Trascorsi silenziosamente i secoli, oggi la stessa fascia ionica della Sicilia, così come tutto il meridione d’Italia, vede un rifiorire dell’ebraismo e un riaccendersi dell’attenzione su tutto quello che lo stesso comporta: stile di vita, alimentazione (kashrut), tradizioni e cultura. L’aspetto associativo locale è al momento caratterizzato da un procedere carsico, che compare all’attenzione dei più, in occasione di manifestazioni ed eventi, come quello di cui si è accennato, per poi scomparire, per mesi, nel silenzio più assoluto.

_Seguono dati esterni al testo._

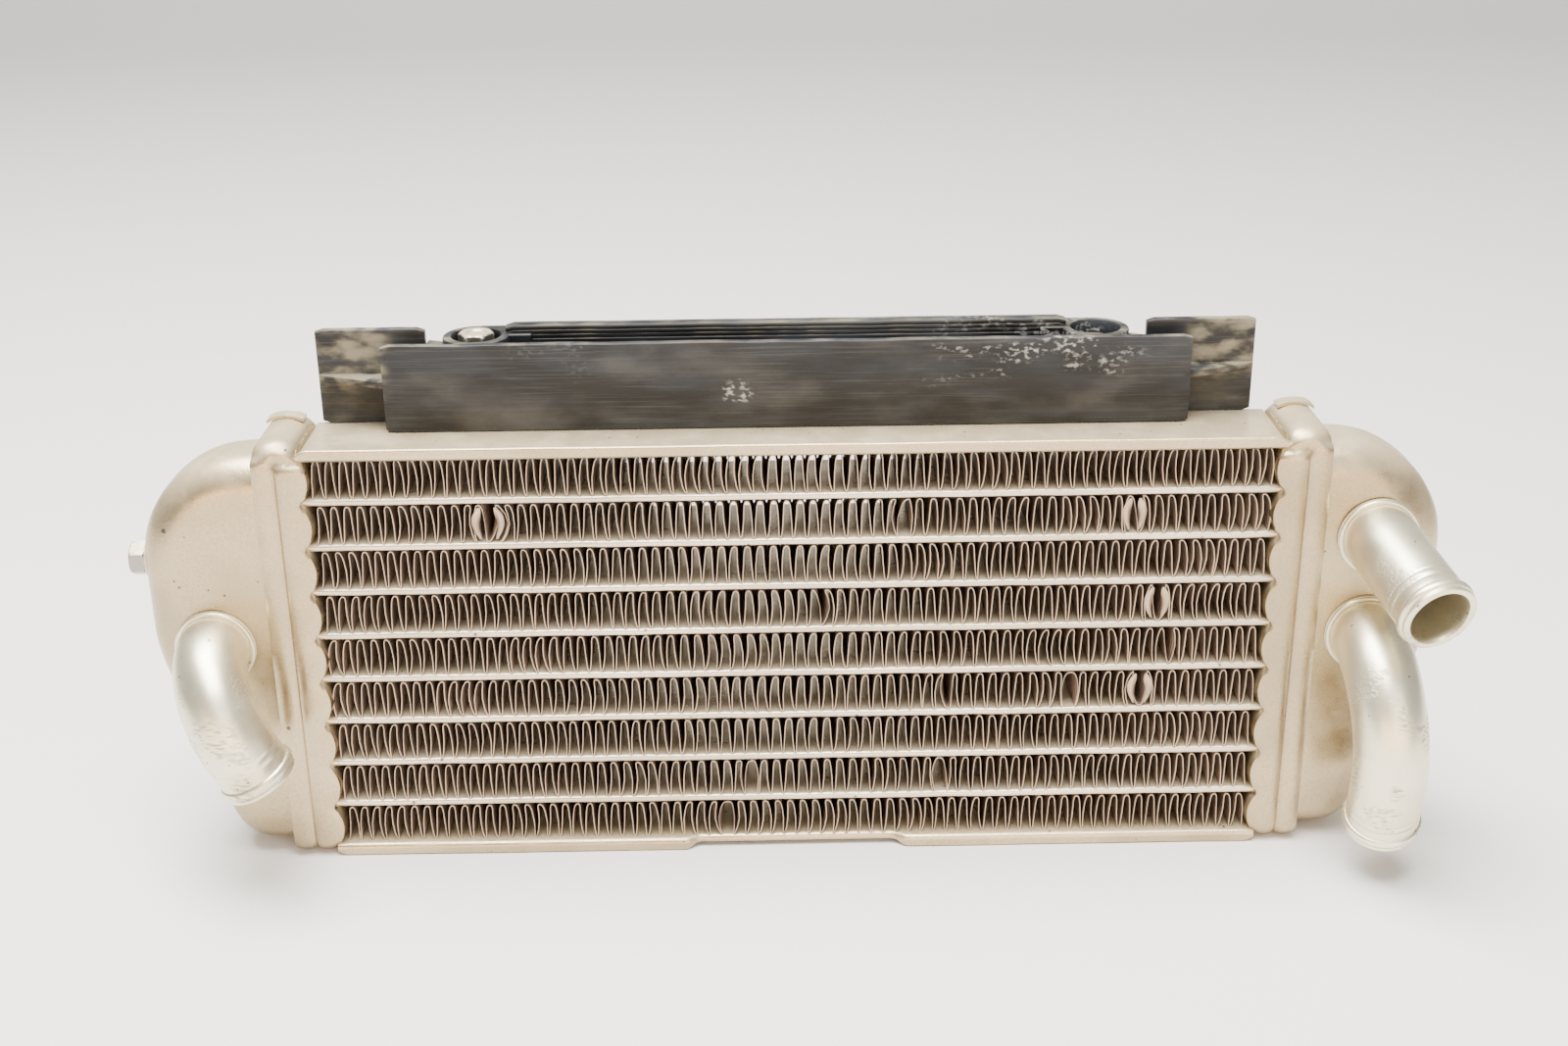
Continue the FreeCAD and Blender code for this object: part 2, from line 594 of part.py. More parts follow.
for tube in range(TUBE_COUNT):
    make_tube(tube)
make_fin_rows()
make_side_plate("bottom_side_plate", top=False)
make_side_plate("top_side_plate", top=True)
for side, sign in SIDES:
    make_header(side, sign)
left_hole = make_pipe("left_pipe", "left", -1)
upper_hole = make_pipe("right_upper_pipe", "upper", 1)
lower_hole = make_pipe("right_lower_pipe", "lower", 1)
make_tank("left", -1, [left_hole, make_bleed()])
make_tank("right", 1, [upper_hole, lower_hole])
make_carrier()
make_brackets()

doc.recompute()
for thing in doc.Objects:
    if "Invalid" in thing.State or "Error" in thing.State:
        raise RuntimeError(f"{thing.Label} failed: {thing.State}")
os.makedirs("parts", exist_ok=True)
for thing in published:
    if thing.Shape.isNull() or not thing.Shape.isValid() or not thing.Shape.Solids:
        raise RuntimeError(thing.Label + " has no valid solid")
for thing in published:
    thing.Shape.exportStep(f"parts/{thing.Label}.step")
print(len(published), "pieces written")
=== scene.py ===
import json
import math
import random

import bmesh
import bpy
from mathutils import Matrix, Vector, noise


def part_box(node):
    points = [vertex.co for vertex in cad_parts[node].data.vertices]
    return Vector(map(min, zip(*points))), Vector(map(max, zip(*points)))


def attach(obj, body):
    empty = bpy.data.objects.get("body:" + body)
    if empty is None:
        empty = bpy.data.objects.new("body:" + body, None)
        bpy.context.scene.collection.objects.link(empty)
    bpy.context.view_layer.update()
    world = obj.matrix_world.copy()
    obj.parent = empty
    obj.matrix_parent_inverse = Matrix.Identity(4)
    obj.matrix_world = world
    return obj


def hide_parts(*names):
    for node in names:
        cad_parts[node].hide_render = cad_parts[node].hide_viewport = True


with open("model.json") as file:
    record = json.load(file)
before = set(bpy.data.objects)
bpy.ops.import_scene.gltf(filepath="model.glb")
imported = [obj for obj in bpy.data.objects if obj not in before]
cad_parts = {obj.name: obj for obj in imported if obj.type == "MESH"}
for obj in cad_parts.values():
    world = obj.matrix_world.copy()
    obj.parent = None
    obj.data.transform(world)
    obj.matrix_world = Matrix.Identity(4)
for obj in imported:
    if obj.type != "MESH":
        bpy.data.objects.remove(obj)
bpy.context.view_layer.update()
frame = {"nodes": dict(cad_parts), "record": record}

# The looks of an aluminium coolant radiator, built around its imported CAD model. Every mesh is in
# metres in the frame of the CAD model: X along the tubes, Y to the back, Z up.

bl_info = {
    "name": "Coolant Radiator Looks",
    "version": (1, 0, 0),
    "blender": (4, 5, 0),
    "location": "View3D > Sidebar > Radiator",
    "description": "Builds the detailed fins, tanks, pipes and finishes of a coolant radiator",
    "category": "Object",
}

MM = 0.001
ROWS = 9
TUBES = 8
MAIN_BODY = "radiator"
FINISH_NAME = "worn_{}"
SIDES = (("left", -1), ("right", 1))
PIT_TINT = (0.07, 0.055, 0.045)
FIN_SPECK_TINT = (0.1, 0.085, 0.07)
LOUVRE_PITCH = 1.15


# ---- shader graph ---------------------------------------------------------------------------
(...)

La sinagoga, come amano ripetere gli ebrei, è “La casa di Dio e la Porta del Cielo” e la sinagoga, ortodossa, di riferimento per tutto il Meridione d’Italia, ha sede a Napoli. Nella città partenopea, si trova a due passi dalla trafficatissima piazza Martiri, alla fine del Vicolo Santa Maria a Cappella Vecchia. Chi, per la prima volta, si addentra in questa suggestiva e tranquilla viuzza, lasciandosi alle spalle il clamore di un traffico automobilistico caotico e rumoroso, ha la sensazione, d’improvviso, di essere entrato in un luogo magico, in cui il tempo si è fermato. Ma saranno i militari, sempre presenti alle porte del luogo religioso, per vigilare sulla sua sicurezza, a ricondurlo garbatamente alla realtà.

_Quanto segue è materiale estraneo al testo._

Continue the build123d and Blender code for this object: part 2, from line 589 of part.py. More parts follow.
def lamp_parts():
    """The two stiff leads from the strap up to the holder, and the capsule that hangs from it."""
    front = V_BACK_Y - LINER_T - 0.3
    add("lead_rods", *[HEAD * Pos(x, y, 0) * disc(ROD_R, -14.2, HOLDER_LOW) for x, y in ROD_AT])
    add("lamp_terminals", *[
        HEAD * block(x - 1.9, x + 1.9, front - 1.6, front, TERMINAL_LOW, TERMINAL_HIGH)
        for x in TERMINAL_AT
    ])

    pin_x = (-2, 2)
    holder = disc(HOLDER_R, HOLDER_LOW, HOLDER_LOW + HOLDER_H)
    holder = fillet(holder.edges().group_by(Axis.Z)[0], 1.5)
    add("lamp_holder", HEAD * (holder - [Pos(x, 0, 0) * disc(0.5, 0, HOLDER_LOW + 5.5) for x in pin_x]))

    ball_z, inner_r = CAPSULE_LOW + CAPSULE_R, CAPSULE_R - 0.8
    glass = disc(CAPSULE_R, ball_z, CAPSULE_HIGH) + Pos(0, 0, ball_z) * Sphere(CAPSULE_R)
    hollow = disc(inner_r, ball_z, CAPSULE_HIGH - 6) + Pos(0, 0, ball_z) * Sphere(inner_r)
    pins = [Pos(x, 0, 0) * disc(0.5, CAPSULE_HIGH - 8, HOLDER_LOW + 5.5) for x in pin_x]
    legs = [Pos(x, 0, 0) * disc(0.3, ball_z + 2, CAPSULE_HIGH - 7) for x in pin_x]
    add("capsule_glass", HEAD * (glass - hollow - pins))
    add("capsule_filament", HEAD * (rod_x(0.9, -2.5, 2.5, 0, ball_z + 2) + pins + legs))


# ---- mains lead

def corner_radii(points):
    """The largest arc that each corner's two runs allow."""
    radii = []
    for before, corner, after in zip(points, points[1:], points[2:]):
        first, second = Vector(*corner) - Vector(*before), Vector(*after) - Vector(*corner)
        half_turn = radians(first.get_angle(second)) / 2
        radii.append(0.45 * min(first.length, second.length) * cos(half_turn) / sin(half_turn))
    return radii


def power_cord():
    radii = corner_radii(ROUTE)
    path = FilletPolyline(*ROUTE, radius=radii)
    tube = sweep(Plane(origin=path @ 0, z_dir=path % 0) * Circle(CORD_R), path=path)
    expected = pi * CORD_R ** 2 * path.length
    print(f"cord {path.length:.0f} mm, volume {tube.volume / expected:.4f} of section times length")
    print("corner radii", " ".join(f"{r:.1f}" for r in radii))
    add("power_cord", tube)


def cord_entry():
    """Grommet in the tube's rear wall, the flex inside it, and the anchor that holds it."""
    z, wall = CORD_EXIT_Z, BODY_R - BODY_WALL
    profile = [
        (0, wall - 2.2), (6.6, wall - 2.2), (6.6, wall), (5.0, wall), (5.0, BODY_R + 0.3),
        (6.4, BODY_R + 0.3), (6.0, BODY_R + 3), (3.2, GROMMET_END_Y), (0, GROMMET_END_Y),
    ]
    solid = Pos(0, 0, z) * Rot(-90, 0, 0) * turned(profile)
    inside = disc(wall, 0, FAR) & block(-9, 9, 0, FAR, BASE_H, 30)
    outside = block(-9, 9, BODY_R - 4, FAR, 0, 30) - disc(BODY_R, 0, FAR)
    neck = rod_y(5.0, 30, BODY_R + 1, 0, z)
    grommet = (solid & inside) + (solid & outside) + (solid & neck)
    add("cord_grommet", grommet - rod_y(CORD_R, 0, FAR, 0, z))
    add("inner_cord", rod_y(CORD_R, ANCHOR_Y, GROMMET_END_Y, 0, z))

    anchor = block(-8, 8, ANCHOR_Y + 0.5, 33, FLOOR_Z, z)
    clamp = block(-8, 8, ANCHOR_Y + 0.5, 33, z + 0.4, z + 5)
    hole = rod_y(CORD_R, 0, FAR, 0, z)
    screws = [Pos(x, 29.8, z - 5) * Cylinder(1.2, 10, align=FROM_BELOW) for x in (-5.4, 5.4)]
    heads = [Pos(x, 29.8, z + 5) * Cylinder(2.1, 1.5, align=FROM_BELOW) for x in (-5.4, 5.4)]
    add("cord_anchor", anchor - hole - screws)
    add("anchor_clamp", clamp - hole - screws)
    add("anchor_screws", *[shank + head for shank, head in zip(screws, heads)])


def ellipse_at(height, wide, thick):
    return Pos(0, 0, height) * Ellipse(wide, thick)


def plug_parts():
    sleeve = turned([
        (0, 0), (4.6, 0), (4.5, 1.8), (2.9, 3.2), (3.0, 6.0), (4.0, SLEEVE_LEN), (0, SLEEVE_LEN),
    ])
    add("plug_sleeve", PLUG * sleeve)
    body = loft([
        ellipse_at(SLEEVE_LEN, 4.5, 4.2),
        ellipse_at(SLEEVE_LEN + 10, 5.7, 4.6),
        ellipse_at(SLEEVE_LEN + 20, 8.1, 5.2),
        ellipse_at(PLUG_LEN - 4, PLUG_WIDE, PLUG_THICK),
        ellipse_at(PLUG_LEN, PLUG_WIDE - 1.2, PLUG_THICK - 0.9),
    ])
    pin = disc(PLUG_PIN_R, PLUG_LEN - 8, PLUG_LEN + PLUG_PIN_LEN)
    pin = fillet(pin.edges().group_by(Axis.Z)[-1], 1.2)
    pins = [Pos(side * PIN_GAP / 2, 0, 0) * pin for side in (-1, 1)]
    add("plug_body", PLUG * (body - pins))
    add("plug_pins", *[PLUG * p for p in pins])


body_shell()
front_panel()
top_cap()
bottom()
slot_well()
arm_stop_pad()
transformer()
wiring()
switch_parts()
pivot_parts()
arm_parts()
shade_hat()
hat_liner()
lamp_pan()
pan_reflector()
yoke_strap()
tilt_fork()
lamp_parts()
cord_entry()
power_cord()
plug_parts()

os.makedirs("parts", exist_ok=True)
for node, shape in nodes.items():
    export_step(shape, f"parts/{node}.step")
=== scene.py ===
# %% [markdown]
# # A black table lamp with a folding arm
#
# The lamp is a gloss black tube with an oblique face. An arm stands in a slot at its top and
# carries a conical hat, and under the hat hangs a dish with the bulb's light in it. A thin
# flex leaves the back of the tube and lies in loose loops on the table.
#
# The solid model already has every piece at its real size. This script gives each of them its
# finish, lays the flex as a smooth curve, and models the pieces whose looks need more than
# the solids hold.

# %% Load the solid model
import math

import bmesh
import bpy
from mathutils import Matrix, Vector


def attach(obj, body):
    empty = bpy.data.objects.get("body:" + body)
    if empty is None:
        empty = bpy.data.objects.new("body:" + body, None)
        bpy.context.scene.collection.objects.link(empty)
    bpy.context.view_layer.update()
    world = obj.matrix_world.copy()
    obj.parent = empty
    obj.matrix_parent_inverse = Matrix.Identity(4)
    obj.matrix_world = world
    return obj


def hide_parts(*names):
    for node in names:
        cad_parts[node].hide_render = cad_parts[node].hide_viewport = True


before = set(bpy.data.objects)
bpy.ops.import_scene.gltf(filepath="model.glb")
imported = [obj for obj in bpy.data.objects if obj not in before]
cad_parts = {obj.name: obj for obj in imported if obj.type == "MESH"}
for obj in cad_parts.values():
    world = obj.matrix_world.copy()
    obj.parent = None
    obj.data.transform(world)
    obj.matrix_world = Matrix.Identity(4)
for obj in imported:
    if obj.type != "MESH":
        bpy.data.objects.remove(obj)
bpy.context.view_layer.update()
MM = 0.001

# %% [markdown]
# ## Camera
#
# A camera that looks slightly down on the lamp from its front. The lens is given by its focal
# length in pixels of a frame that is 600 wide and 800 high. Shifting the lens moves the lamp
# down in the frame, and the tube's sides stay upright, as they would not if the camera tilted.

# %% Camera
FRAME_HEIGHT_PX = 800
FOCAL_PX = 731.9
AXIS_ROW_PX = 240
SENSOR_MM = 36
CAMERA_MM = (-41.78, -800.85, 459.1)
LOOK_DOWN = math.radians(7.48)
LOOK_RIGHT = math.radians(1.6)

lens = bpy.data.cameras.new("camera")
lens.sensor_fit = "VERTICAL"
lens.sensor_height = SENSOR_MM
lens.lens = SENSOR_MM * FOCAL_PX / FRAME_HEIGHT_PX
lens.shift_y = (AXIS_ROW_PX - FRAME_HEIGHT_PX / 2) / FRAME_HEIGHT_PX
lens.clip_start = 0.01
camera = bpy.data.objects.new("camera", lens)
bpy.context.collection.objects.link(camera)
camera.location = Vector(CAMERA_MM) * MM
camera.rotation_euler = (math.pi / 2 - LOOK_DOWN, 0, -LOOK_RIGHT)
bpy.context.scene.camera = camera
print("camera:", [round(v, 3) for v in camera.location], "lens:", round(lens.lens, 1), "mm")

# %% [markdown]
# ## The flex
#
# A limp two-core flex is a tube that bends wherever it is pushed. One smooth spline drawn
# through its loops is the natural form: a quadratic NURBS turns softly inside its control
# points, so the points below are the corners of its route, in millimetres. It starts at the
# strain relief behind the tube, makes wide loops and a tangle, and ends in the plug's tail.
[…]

La sinagoga è retta dal Rabbino Ariel Finzi, di natali piemontesi, il quale ha condotto i propri studi presso il Collegio Rabbinico di Torino e ha pure studiato ingegneria informatica in Israele. Il Rav, è così che si chiama nel linguaggio corrente, beneficia della collaborazione di un gruppo di donne e di uomini di notevole spessore umano e culturale. In questo contesto di dinamica modernità, la comunità folta e molto attiva, costituita prevalentemente da residenti, è ben inserita nella vita cittadina e intrattiene al meglio contatti interreligiosi. Non manca una nota di particolare colore, costituita dalla frequentazione delle funzioni del rito, da parte degli studenti stranieri, di fede ebraica, dell’Università di Napoli Federico II.